During the trial, the judicial and prosecutorial errors prevented the jurors from learning the contextual facts -- the factual proof behind the testimony demonstrating no criminal intent or tax liability. And, most important, the opportunity was denied to fully demonstrate in a court of law the meaning, legality, and supreme value of the Golden Helmet to all governments and societies.
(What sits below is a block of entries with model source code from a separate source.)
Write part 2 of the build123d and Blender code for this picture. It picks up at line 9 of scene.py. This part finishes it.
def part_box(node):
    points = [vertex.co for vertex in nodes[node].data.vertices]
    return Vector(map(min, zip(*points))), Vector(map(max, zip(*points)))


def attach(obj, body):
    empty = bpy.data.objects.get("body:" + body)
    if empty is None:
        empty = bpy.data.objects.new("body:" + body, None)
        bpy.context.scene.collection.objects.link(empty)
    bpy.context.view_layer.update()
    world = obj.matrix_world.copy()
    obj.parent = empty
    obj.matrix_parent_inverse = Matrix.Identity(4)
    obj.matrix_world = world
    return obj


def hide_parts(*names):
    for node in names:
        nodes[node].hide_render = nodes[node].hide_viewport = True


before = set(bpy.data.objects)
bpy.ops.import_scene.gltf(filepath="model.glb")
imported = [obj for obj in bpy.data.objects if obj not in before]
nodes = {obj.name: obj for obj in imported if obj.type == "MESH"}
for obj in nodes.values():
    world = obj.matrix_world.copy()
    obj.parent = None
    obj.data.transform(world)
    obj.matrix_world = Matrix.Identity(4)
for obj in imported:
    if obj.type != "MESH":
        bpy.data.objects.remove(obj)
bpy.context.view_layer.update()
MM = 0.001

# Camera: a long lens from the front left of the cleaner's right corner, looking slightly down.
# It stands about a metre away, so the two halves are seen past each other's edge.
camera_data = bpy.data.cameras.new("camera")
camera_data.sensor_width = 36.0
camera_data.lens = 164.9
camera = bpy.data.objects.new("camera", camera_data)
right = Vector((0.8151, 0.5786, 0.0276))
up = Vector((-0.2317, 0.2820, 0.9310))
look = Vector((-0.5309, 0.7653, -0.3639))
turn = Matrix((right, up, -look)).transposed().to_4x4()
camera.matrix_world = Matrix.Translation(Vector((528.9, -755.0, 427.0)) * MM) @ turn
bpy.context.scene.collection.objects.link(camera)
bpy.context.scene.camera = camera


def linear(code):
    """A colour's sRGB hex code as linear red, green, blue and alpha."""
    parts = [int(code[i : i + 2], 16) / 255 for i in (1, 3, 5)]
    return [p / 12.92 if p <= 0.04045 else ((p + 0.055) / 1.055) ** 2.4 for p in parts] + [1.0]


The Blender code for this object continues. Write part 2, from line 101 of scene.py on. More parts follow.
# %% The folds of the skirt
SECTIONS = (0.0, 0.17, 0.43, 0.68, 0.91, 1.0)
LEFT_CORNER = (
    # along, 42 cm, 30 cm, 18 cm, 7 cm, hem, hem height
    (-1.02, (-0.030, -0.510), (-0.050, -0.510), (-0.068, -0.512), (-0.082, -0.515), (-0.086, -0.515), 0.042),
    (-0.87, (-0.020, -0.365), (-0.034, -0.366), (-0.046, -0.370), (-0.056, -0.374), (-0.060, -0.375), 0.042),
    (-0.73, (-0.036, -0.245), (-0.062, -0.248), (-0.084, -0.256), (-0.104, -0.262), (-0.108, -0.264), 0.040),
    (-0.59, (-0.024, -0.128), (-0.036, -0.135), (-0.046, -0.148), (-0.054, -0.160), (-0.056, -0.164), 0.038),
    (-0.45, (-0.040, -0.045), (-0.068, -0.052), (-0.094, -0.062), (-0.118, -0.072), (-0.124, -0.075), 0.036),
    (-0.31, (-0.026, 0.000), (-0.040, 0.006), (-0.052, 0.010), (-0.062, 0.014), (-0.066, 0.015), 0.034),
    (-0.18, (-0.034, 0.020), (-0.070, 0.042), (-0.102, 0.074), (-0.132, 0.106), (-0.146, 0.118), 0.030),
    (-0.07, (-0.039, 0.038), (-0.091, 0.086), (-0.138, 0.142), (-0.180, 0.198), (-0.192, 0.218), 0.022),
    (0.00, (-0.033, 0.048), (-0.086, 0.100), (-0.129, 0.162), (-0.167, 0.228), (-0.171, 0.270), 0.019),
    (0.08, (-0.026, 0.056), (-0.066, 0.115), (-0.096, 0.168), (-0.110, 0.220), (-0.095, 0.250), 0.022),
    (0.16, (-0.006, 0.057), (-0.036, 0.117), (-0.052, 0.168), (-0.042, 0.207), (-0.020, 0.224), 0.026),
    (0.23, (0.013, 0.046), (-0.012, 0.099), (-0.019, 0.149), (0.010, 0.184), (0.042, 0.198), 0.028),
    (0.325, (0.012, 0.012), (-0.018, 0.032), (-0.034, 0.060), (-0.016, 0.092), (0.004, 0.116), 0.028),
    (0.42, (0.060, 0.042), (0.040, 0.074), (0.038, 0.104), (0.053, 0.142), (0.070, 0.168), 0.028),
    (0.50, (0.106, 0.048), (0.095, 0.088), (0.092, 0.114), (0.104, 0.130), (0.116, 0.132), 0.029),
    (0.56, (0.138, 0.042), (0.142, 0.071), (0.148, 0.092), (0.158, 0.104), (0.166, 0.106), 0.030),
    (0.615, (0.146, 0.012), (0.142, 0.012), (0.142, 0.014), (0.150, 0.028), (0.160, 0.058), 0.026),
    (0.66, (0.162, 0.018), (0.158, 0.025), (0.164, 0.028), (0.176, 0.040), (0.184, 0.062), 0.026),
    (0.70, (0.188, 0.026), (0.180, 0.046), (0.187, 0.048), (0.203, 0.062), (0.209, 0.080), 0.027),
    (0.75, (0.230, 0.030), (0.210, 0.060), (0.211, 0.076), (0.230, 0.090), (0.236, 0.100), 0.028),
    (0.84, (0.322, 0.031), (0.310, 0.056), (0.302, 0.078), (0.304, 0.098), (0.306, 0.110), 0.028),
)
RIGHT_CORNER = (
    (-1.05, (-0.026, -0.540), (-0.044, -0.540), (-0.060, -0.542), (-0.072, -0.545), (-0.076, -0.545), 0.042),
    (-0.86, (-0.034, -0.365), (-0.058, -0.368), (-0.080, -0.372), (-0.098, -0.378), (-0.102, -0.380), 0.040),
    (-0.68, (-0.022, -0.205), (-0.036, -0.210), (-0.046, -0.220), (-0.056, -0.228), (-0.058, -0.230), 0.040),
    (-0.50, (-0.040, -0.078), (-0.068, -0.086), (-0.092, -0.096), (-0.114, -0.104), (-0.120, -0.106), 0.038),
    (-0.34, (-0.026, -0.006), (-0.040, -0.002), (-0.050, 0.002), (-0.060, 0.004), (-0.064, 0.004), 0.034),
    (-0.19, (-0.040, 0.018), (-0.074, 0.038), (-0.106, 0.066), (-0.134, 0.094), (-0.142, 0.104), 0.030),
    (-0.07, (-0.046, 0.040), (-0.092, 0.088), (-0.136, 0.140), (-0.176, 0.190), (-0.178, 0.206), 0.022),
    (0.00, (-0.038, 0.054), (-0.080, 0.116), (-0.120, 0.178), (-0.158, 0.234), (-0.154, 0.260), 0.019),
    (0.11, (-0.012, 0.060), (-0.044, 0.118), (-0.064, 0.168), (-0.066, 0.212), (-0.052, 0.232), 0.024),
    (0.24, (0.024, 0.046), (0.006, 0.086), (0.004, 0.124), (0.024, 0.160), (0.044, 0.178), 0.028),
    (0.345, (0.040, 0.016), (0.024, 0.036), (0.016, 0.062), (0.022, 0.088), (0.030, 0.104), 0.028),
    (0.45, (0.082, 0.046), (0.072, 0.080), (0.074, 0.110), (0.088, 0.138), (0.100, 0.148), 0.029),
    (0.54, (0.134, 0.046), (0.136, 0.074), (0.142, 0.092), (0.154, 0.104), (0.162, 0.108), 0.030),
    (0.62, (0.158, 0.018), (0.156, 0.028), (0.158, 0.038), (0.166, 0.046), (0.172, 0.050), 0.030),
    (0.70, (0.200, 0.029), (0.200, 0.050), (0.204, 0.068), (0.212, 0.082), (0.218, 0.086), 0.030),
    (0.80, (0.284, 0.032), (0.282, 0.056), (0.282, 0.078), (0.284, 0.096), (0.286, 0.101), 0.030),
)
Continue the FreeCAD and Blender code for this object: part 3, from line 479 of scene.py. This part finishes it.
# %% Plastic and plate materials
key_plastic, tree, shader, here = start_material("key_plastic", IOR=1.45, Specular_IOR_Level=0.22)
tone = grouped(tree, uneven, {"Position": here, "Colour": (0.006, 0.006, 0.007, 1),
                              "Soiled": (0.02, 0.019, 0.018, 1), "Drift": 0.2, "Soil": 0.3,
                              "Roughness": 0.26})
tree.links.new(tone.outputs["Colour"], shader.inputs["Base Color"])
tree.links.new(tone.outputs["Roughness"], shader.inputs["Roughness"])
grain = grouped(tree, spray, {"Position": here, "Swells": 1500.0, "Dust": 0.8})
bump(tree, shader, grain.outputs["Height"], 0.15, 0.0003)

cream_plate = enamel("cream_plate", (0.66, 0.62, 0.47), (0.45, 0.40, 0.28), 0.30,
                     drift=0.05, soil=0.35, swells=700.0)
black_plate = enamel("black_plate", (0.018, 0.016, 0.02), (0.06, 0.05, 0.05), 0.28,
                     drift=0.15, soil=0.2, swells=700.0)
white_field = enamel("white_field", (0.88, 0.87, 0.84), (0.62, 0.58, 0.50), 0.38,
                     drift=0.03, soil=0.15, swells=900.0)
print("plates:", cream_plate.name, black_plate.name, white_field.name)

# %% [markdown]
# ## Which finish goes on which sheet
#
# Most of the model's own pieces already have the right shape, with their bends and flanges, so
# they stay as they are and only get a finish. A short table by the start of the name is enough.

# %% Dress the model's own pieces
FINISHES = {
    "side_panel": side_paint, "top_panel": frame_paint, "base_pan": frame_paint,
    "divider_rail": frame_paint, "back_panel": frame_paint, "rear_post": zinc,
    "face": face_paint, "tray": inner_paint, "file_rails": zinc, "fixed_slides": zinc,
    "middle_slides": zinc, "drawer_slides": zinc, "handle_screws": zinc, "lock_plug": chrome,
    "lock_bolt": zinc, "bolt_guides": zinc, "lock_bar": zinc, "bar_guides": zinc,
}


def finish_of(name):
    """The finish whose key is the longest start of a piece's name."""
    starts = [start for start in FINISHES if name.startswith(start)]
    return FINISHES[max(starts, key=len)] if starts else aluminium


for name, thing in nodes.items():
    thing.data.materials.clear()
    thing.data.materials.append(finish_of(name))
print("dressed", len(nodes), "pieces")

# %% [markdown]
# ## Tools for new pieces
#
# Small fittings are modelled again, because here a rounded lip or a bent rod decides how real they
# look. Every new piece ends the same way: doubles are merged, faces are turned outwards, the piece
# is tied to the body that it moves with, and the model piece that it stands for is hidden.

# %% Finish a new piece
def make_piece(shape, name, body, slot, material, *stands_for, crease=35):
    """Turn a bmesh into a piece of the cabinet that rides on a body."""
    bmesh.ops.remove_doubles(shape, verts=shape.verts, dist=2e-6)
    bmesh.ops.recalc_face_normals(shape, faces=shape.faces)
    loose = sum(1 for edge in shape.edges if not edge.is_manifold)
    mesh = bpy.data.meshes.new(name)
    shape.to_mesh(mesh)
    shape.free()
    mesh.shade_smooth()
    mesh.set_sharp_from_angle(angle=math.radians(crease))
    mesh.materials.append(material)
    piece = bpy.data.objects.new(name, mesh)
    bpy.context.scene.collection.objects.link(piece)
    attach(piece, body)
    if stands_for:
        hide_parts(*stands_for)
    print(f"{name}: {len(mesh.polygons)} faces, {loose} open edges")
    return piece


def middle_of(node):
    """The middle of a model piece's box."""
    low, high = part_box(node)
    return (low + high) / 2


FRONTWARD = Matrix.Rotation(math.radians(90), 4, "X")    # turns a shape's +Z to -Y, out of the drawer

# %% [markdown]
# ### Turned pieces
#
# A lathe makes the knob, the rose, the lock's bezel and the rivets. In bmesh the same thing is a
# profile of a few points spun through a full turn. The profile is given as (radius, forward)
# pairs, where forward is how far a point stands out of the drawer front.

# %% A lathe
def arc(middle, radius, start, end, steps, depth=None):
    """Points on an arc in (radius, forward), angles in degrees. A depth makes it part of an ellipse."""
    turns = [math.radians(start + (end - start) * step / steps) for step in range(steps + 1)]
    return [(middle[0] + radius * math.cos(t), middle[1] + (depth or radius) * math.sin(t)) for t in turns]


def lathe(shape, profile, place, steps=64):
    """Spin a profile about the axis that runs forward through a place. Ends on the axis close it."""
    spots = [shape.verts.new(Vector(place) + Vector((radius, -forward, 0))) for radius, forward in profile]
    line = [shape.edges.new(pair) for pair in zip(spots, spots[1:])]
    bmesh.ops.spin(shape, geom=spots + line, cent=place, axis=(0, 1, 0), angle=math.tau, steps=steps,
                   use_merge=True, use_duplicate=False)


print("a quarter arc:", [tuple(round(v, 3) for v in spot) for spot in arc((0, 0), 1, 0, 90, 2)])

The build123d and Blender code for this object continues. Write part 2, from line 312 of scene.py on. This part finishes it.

Let us deliver our civilization from the arbitrary rule of subjective law -- from the rule of political-agenda laws and personal egos that place self-serving bias above justice. Let us build a new civilization based on objective law free from the arbitrary whims of dishonest politicians, destructive bureaucrats, and ego-driven judges. For, a civilization ruled solely by objective law yields eternal peace and prosperity.

* * *

Comments about the Golden-Helmet Argument

Frank R. Wallace's oral argument to the three appellate judges focused on the Golden Helmet through which far more than one's legally required taxes are always paid. The Golden Helmet is not new, has nothing to do with tax rebellion, and is the opposite of tax avoidance. The Golden Helmet is fully rooted in objective law, profoundly beneficial to all, and practiced in part by people as diverse as Andrew Carnegie, Albert Schweitzer, and Ray Kroc.

Today, the following fact is known: By combining Neo-Tech's continuing court efforts with its expanding penetration of worldwide cyberspace communications, the Golden Helmet will increasingly become understood and accepted by the world's populations. Indeed, by eliminating ego "justice", the Golden Helmet will reshape our political and economic futures to deliver its promise of eternal peace and prosperity.